# "Puppet string" posture



## pakua (Sep 22, 2004)

I've always had a poor posture, so in Tai Chi I'm struggling to get the puppet-string going. I'm thinking that (at home, anyway) I should practice with a book on my head, or perhaps a cup of boiling water.


----------



## vampyre_rat (Sep 22, 2004)

pakua said:
			
		

> I've always had a poor posture, so in Tai Chi I'm struggling to get the puppet-string going. I'm thinking that (at home, anyway) I should practice with a book on my head, or perhaps a cup of boiling water.


I am taking the boiling water suggestion as a joke.  Too damn dangerous.  I would look like Freddie Kruger if I tried that!

Not too sure about the book either.  You may end up doing 'strange' things to keep the book on your head.

Do you have a video camera?  video your form.  It can be the best way of seeing exactly where you are going wrong.

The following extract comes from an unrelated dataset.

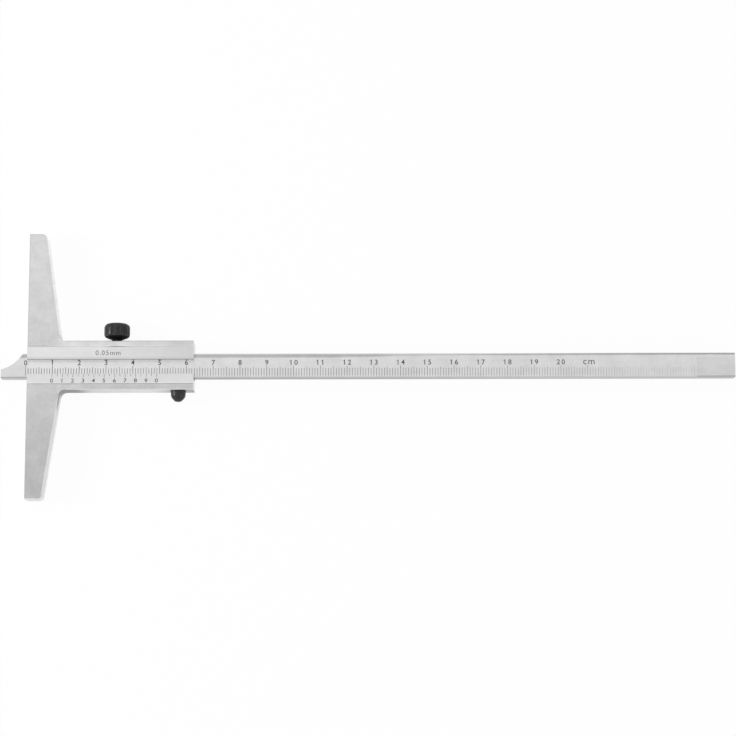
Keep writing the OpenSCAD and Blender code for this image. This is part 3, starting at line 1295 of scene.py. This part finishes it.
@dataclass(frozen=True)
class LockKnob:
    """The fluted plastic knob, in millimetres. The hub and each ring are given as height and radius."""

    flutes: int = 12
    columns: int = 8
    flute_depth: float = 0.5
    flute_shape: tuple[float, ...] = (1.0, 0.72)
    fullness: float = 1.02
    hub: tuple[Span, ...] = (
        (0.0, 1.74), (0.28, 1.76), (0.48, 1.90), (0.62, 2.20), (0.76, 2.62), (0.92, 3.05), (1.08, 3.42), (1.20, 3.68),
    )
    head_bottom: float = 1.25
    inner_round: float = 1.2
    inner_steps: int = 4
    outer_round: float = 1.5
    outer_steps: int = 5
    side_rings: int = 2
    bore_radius: float = 1.55
    bore_depth: float = 4.9
    dish_radius: float = 2.4
    dish_depth: float = 0.25
    dish_centre: float = 0.5
    crown: float = 0.2
    edge_break: float = 0.07
    edge_deg: float = 32.0
    smooth_deg: float = 40.0
    matt_height: float = 1.75
    matt_lean: float = 0.2

    def build(self) -> None:
        """Makes the knob and puts it on the stem."""
        seat = Seat.of("lock_knob")
        radius = seat.radius * self.fullness
        height = seat.length + self.crown
        head = self._head(radius, height)
        knob = TurnedPiece("fluted_lock_knob", self.flutes * self.columns, [
            *self.hub,
            *head,
            (height, self.dish_radius + self.dish_depth),
            (height - self.dish_depth, self.dish_radius),
            (height - self.dish_depth, self.dish_centre),
        ])
        for z, r in head:
            self._press_flutes(knob, z, r, radius)
        knob.bore(self.bore_radius, self.bore_depth)
        knob.modify("BEVEL", width=self.edge_break, segments=2, limit_method="ANGLE",
                    angle_limit=math.radians(self.edge_deg))
        piece = knob.settle(seat.place, self.smooth_deg)
        fit(piece, BLACK_PLASTIC.material(), "lock_screw", "lock_knob")
        # Faces low on the hub that look to the housing get the darker, duller plastic as painted shade.
        piece.data.materials.append(SHADED_UNDERSIDE_PLASTIC.material())
        shade_y = seat.place.translation.y + self.matt_height * MM
        for face in piece.data.polygons:
            face.material_index = int(face.center.y < shade_y and face.normal.y < -self.matt_lean)

    def _head(self, radius: float, height: float) -> list[Span]:
        """Lists the head's rings, from its lower rounding to its upper one.

        Args:
            radius: The head's full radius.
            height: The knob's height.

        Returns:
            Heights and radii, upwards.
        """
        low = self.head_bottom + self.inner_round
        gap = (height - self.outer_round - low) / (self.side_rings + 1)
        return [
            *quarter_round(self.head_bottom, radius, self.inner_round, self.inner_steps, top=False)[1:],
            *((low + gap * (i + 1), radius) for i in range(self.side_rings)),
            *quarter_round(height, radius, self.outer_round, self.outer_steps, top=True),
        ]

    def _press_flutes(self, knob: TurnedPiece, z: float, r: float, radius: float) -> None:
        """Presses the flutes into one ring of points.

        Args:
            knob: The knob.
            z: The ring's height.
            r: The ring's radius.
            radius: The head's full radius.
        """
        turn = 2 * math.pi / (self.flutes * self.columns)
        half = self.columns // 2
        for off, share in enumerate(self.flute_shape):
            floor_r = radius - self.flute_depth * share
            if r <= floor_r:
                continue

            def in_flute(at: Vector, normal: Vector, off: int = off) -> bool:
                """Takes the ring's points at this distance from a flute's middle."""
                column = round(math.atan2(at.y, at.x) / turn) % self.columns
                return abs(at.z - z) < CLOSE and abs(at.xy.length - r) < CLOSE and abs(column - half) == off

            with knob.editing(Pick.VERT, in_flute):
                bpy.ops.transform.resize(value=(floor_r / r, floor_r / r, 1), center_override=(0, 0, 0))


@dataclass(frozen=True)
class ThreadedStem:
    """The lock screw: a stem with a cut thread, and the spigot of its thrust pad, in millimetres."""

    pitch: float = 0.5
    thread_depth: float = 0.28
    around: int = 24
    rings_per_turn: int = 6
    plain_end: float = 4.0
    spigot_radius: float = 0.8
    spigot_length: float = 0.6
    smooth_deg: float = 50.0

    def build(self) -> None:
        """Makes the stem and puts it in the bridge."""
        seat = Seat.of("lock_screw")
        start = self.spigot_length
        length = seat.length - start
        stem = Workpiece("threaded_lock_screw", bpy.ops.mesh.primitive_cylinder_add, vertices=self.around,
                         radius=seat.radius, depth=length, location=(0, 0, start + length / 2))
        rings = round(length / self.pitch * self.rings_per_turn)
        with stem.editing(Pick.EDGE, upright):
            bpy.ops.mesh.subdivide(number_cuts=rings - 1)
        self._cut_thread(stem, seat.radius, start + length - self.plain_end)
        with stem.editing(Pick.FACE, lambda at, normal: at.z < start + CLOSE):
            bpy.ops.mesh.inset(thickness=seat.radius - self.thread_depth / 2 - self.spigot_radius, depth=0)
            bpy.ops.mesh.extrude_region_move(TRANSFORM_OT_translate={"value": (0, 0, -self.spigot_length)})
        piece = stem.settle(seat.place, self.smooth_deg)
        fit(piece, SCREW_STEEL.material(), "lock_screw", "lock_screw")

    def _cut_thread(self, stem: Workpiece, radius: float, end_z: float) -> None:
        """Pushes the wall in along a helix.

        Args:
            stem: The stem, divided into rings.
            radius: Its outer radius.
            end_z: Where the thread runs out.
        """
        for vert in stem.obj.data.vertices:
            turns = vert.co.z / self.pitch - math.atan2(vert.co.y, vert.co.x) / (2 * math.pi)
            crest = abs(2 * (turns % 1.0) - 1)
            run_out = min(1.0, max(0.0, (end_z - vert.co.z) / self.pitch))
            share = 1 - self.thread_depth * (1 - crest) * run_out / radius
            vert.co.x *= share
            vert.co.y *= share


@dataclass(frozen=True)
class ThumbButton:
    """The black button under the housing's rear end, in millimetres: a thin flange, a round body and a blunt cone.

    The profile lists heights and radii. It is stretched to the node's length and the tip that it lacks.
    """

    around: int = 48
    profile: tuple[Span, ...] = (
        (0.0, 2.84), (0.06, 2.90), (0.50, 2.90), (0.57, 2.84), (0.63, 2.77), (1.20, 2.76), (1.70, 2.72), (2.00, 2.65),
        (2.25, 2.54), (2.50, 2.38), (2.72, 2.20), (3.10, 1.85), (3.50, 1.43), (3.66, 1.24), (3.76, 1.05), (3.81, 0.85),
    )
    tip: float = 0.2
    dimple_radius: float = 0.42
    dimple_depth: float = 0.08
    stud_radius: float = 1.3
    stud_bore: float = 1.95
    smooth_deg: float = 30.0

    def build(self) -> None:
        """Makes the button and puts it on its stud."""
        seat = Seat.of("thumb_button", down=True)
        top = seat.length + self.tip
        button = TurnedPiece("domed_thumb_button", self.around, [
            *((z * top / self.profile[-1][0], r) for z, r in self.profile),
            (top, self.dimple_radius),
            (top - self.dimple_depth, self.dimple_radius - self.dimple_depth),
        ])
        button.bore(self.stud_radius, self.stud_bore)
        piece = button.settle(seat.place, self.smooth_deg)
        fit(piece, GLOSSY_PLASTIC.material(), "bridge", "thumb_button")


# --- Pieces that the frame brings ------------------------------------------------------------------------------------


class Metalwork:
    """The steel and bronze pieces that keep the frame's own shapes and only get a finish."""

    FINISHES: Mapping[str, SatinSteel | TurnedMetal] = {
        "bridge_frame": BRIDGE_STEEL,
        "upper_guide_strip": STRIP_STEEL,
        "vernier_strip": STRIP_STEEL,
        "beam": BEAM_STEEL,
        "guide_strip_screws": SCREW_STEEL,
        "vernier_strip_screws": SCREW_STEEL,
        "gib_set_screws": SCREW_STEEL,
        "thumb_button_stud": SCREW_STEEL,
        "gib_strip": GIB_BRONZE,
        "lock_thrust_pad": GIB_BRONZE,
    }

    def build(self) -> None:
        """Dresses each node, with one material for each finish."""
        made = {finish.name: finish.material() for finish in self.FINISHES.values()}
        for node, finish in self.FINISHES.items():
            dress(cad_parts[node], made[finish.name])
            log.info("%s has the finish %s", node, finish.name)


# --- Studio ----------------------------------------------------------------------------------------------------------


@dataclass(frozen=True)
class Softbox:
    """One square lamp, aimed at the housing. Lengths are in metres, power in watts."""

    name: str
    at: tuple[float, float, float]
    size: float
    power: float

    def hang(self, aim: Vector) -> None:
        """Hangs the lamp.

        Args:
            aim: The point that it faces.
        """
        lamp = bpy.data.lights.new(self.name, "AREA")
        lamp.size = self.size
        lamp.energy = self.power
        obj = bpy.data.objects.new(self.name, lamp)
        bpy.context.scene.collection.objects.link(obj)
        obj.location = self.at
        obj.rotation_euler = (aim - obj.location).to_track_quat("-Z", "Y").to_euler()
        obj.visible_camera = False


@dataclass(frozen=True)
class Studio:
    """A pale floor, soft light and the camera over the gauge. Lengths are in metres."""

    floor_size: float = 8.0
    floor_drop: float = 0.00005
    floor_tone: float = 0.95
    floor_white: float = 0.94
    floor_white_in_metal: float = 0.6
    floor_cuts: int = 3
    paper_mm: float = 90.0
    paper_share: float = 0.01
    sky: float = 0.72
    lamps: tuple[Softbox, ...] = (
        Softbox("upper_softbox", (-0.105, 0.175, 0.30), 0.25, 0.1),
        Softbox("left_softbox", (-0.75, 0.0, 0.40), 0.2, 2.9),
        Softbox("right_softbox", (0.80, -0.34, 0.45), 0.2, 0.6),
    )
    aim: tuple[float, float, float] = (0.03, 0.0, 0.0)
    camera_at: tuple[float, float, float] = (0.11935, -0.13225, 0.79387)
    camera_turn_deg: tuple[float, float, float] = (9.45, -0.539, -0.109)
    lens_mm: float = 104.4
    sensor_mm: float = 36.0
    shift: Span = (0.0008, 0.0007)
    clip_start: float = 0.01

    def build(self) -> None:
        """Sets everything round the gauge."""
        self._floor()
        self._world()
        for lamp in self.lamps:
            lamp.hang(Vector(self.aim))
        self._camera()
        bpy.context.scene.view_settings.view_transform = "Standard"

    def _white_share(self, recipe: Recipe, direct: float, mirrored: float) -> Tap:
        """How white a ray finds the surroundings.

        Args:
            recipe: The finish that asks.
            direct: The share for the camera itself.
            mirrored: The share for what metal and glass show.

        Returns:
            The share.
        """
        camera, glossy, through = (
            recipe.node("ShaderNodeLightPath", out=ray)
            for ray in ("Is Camera Ray", "Is Glossy Ray", "Is Transmission Ray")
        )
        return camera * direct + ((glossy + through) > 0.0) * mirrored

    def _floor(self) -> None:
        """Lays a matt white floor that keeps a faint shadow."""
        floor = Workpiece("studio_floor", bpy.ops.mesh.primitive_plane_add, size=self.floor_size / MM)
        with floor.editing(Pick.FACE, everything):
            bpy.ops.mesh.subdivide(number_cuts=self.floor_cuts)
        r = Recipe.for_material("studio_floor")
        paper = self.floor_tone + r.noise(self.paper_mm).swing(self.paper_share)
        matt = r.node("ShaderNodeBsdfDiffuse", {}, {"Color": r.grey(paper)})
        white = r.node("ShaderNodeEmission", {}, {"Color": (1, 1, 1, 1), "Strength": 1.0})
        share = self._white_share(r, self.floor_white, self.floor_white_in_metal)
        material = r.show(r.node("ShaderNodeMixShader", {}, {0: share, 1: matt, 2: white}))
        dress(floor.settle(Matrix.Translation((0, 0, -self.floor_drop))), material)

    def _world(self) -> None:
        """Lights evenly from all sides, on a white background."""
        bpy.context.scene.world = bpy.data.worlds.new("studio_world")
        r = Recipe(bpy.context.scene.world)
        light = r.node("ShaderNodeBackground", {}, {"Color": (1, 1, 1, 1), "Strength": self.sky})
        white = r.node("ShaderNodeBackground", {}, {"Color": (1, 1, 1, 1), "Strength": 1.0})
        r.show(r.node("ShaderNodeMixShader", {}, {0: self._white_share(r, 1.0, 1.0), 1: light, 2: white}))

    def _camera(self) -> None:
        """Puts the camera over the gauge, tipped a little up the picture."""
        data = bpy.data.cameras.new("camera")
        data.sensor_width = self.sensor_mm
        data.lens = self.lens_mm
        data.shift_x, data.shift_y = self.shift
        data.clip_start = self.clip_start
        camera = bpy.data.objects.new("camera", data)
        bpy.context.scene.collection.objects.link(camera)
        camera.rotation_mode = "ZYX"
        camera.rotation_euler = [math.radians(turn) for turn in self.camera_turn_deg]
        camera.location = self.camera_at
        bpy.context.scene.camera = camera


def main() -> None:
    """Builds every sub-assembly in order."""
    logging.basicConfig(level=logging.INFO, format="%(name)s: %(message)s")
    parts = (Metalwork(), BeamScale(), VernierScale(), GuideStripMark(), LockKnob(), ThreadedStem(), ThumbButton(),
             Studio())
    for part in parts:
        log.info("building %s", type(part).__name__)
        part.build()


if __name__ == "__main__":
    main()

Whatever you do, don't force it.  It is the idea that the head is suspended from above, not necessarily a physical thing, although it ends up looking that way.

If you do not have a video camera, try using a full length mirror to check out a few postures in isolation and then do the sequence with those postures to see if you can get the right shape then.

Best of Luck!


----------



## pakua (Sep 22, 2004)

Mm, videos's probably best but I don't have one. Could ask my wife or kids to take some digital pics though.

Where in Scotland are you v-rat?


----------



## vampyre_rat (Sep 22, 2004)

pakua said:
			
		

> Where in Scotland are you v-rat?


Near Stirling (the middle)


----------



## pakua (Sep 23, 2004)

We emigrated to South Africa from UK in the '60s on the "Stirling Castle" which prompted my brother to name his company "Stirling"- even though he's a Glaswegian.

My Dad's family's not a million miles from you in Crieff.


----------